Reputation: 5529
Platform is Windows with MSVC. I'm writing an encryption unpadding function.
I have many vector<int>
which are the results of a decryption function. A vector<int>
might contain a UTF-8 string, or it might be garbage if the decryption parameters were wrong. I need to subtract a number from each position, and then see if it's a valid UTF-8 string. That's the padding scheme: add a character's position to itself before encrypting.
To display the results, I assume I need to convert the vector<int>
to a vector<char>
. I can then use that as a const char[]
and print it to the console.
How do I handle the possibility of overflow and underflow when casting to a char
? After all, a char
is signed and has a range of -128 to 127 on my platform.
std::vector<char> unpad(const std::vector<int>& input) {
std::vector<char> output;
for (int i{ 0 }; i < input.size(); ++i) {
if (input[i] < -128 || input[i] > 127) {
printf("oops overflow\n");
}
output.push_back(static_cast<char>(input[i] - i)); // Padding scheme
}
output.push_back(static_cast<char>(0)); // Null termination
return output;
}
Upvotes: 0
Views: 746
Reputation: 12254
I think you're looking at this problem wrong.
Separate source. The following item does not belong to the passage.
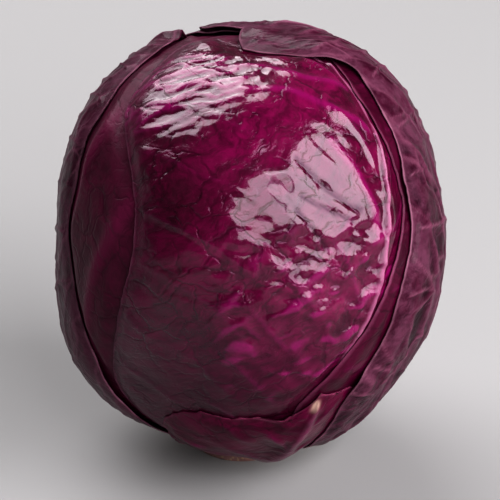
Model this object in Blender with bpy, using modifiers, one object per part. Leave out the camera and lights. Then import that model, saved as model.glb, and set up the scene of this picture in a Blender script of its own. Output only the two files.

You don't want to cast from int to char since you'll lose information. You want to preserve the information in the int. What you need to realise is that an int is 32 bits and char 8 bits. Therefore you need 4 chars to hold all the information from a single int. To extract the information from a single int you need to use bit operators
char a = some_int & 0x000000ff;
char b = some_int & 0x0000ff00;
char c = some_int & 0x00ff0000;
char d = some_int & 0xff000000;
Now you'll have the 4 bytes (the chars) that map to the parts in a single int. You can work from there to decode utf-8.
Note that on 64 and 32 bit systems ints take 4 bytes.